Exercise objective —
What is needed is the run of lines from the one containing "Reconstruct the object" through the one containing "const INNER_SEAM_START = 35;", echoed exactly, with both ends kept and nothing added.

Supplied material —
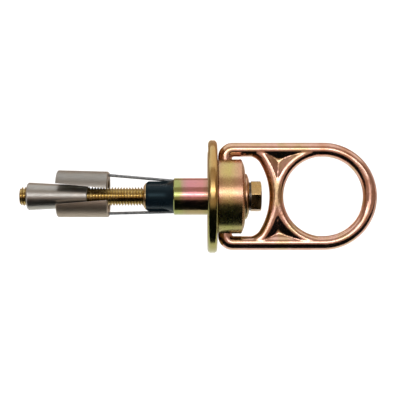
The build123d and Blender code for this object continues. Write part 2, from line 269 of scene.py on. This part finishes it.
--
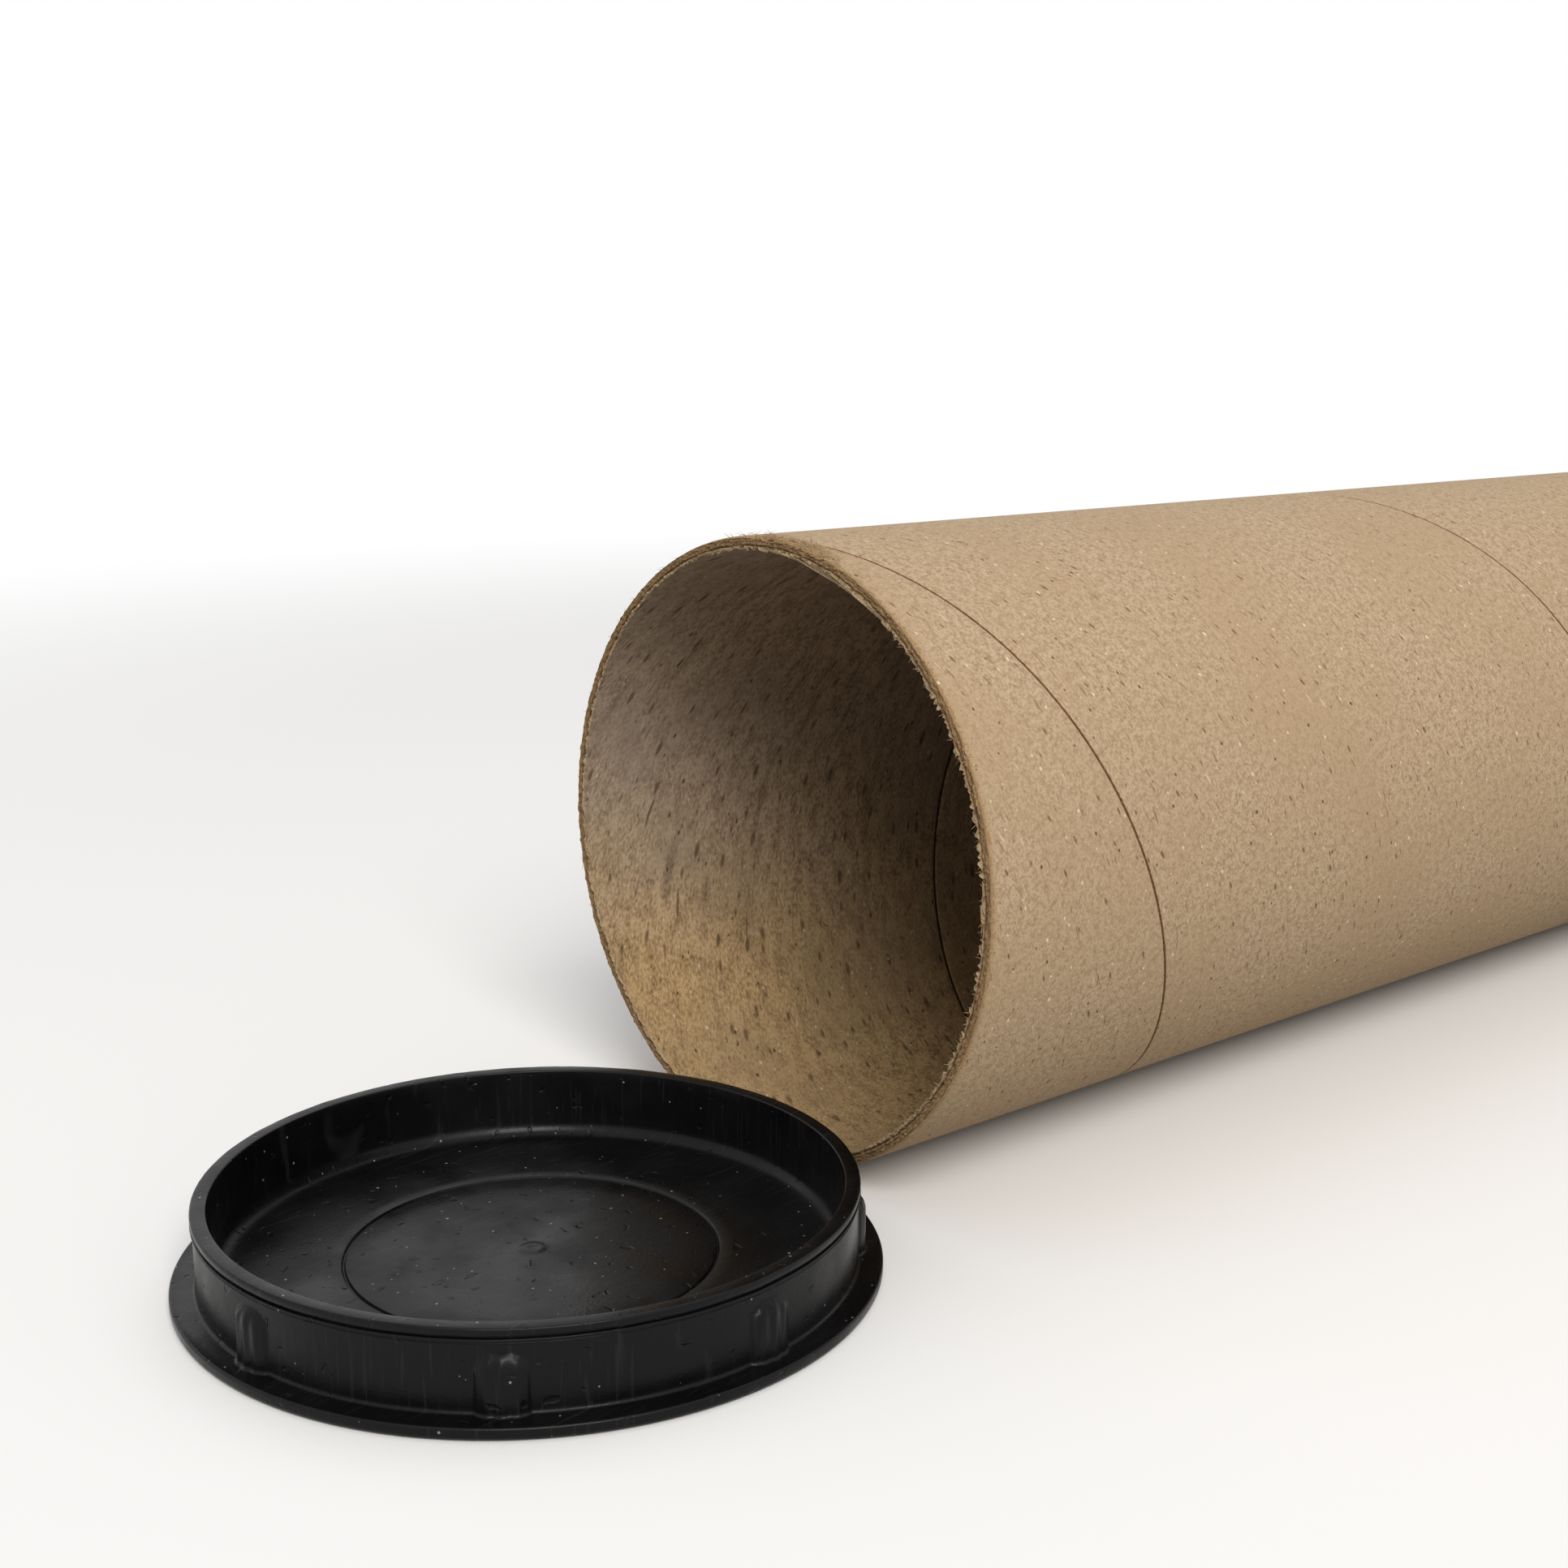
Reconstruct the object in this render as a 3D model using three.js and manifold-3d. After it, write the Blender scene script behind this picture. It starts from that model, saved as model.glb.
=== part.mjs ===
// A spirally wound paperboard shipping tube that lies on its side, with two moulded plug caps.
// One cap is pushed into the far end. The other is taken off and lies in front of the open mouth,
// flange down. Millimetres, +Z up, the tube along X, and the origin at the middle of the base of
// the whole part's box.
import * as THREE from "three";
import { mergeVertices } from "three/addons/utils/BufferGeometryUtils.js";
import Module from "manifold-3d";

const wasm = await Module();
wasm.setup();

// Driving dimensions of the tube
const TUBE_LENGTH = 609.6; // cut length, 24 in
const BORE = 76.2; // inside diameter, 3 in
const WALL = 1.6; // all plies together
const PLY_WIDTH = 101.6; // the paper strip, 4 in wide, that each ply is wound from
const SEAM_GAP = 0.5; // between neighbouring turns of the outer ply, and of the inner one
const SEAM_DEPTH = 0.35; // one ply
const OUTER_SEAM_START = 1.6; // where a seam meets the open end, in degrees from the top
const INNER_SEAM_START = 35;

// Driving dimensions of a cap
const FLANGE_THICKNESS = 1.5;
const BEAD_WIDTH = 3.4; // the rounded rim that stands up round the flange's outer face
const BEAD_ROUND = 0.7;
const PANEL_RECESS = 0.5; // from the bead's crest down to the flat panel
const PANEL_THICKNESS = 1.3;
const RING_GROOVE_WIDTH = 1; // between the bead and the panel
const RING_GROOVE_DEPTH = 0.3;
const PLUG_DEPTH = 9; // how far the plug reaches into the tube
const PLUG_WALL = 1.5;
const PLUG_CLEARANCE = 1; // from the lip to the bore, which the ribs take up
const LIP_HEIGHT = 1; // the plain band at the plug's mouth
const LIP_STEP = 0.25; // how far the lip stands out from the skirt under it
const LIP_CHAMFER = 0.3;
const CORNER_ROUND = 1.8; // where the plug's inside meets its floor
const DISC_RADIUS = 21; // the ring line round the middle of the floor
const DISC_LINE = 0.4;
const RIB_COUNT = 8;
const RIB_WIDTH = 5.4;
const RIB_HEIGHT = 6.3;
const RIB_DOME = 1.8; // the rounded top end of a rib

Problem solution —
Reconstruct the object in this render as a 3D model using three.js and manifold-3d. After it, write the Blender scene script behind this picture. It starts from that model, saved as model.glb.
=== part.mjs ===
// A spirally wound paperboard shipping tube that lies on its side, with two moulded plug caps.
// One cap is pushed into the far end. The other is taken off and lies in front of the open mouth,
// flange down. Millimetres, +Z up, the tube along X, and the origin at the middle of the base of
// the whole part's box.
import * as THREE from "three";
import { mergeVertices } from "three/addons/utils/BufferGeometryUtils.js";
import Module from "manifold-3d";

const wasm = await Module();
wasm.setup();

// Driving dimensions of the tube
const TUBE_LENGTH = 609.6; // cut length, 24 in
const BORE = 76.2; // inside diameter, 3 in
const WALL = 1.6; // all plies together
const PLY_WIDTH = 101.6; // the paper strip, 4 in wide, that each ply is wound from
const SEAM_GAP = 0.5; // between neighbouring turns of the outer ply, and of the inner one
const SEAM_DEPTH = 0.35; // one ply
const OUTER_SEAM_START = 1.6; // where a seam meets the open end, in degrees from the top
const INNER_SEAM_START = 35;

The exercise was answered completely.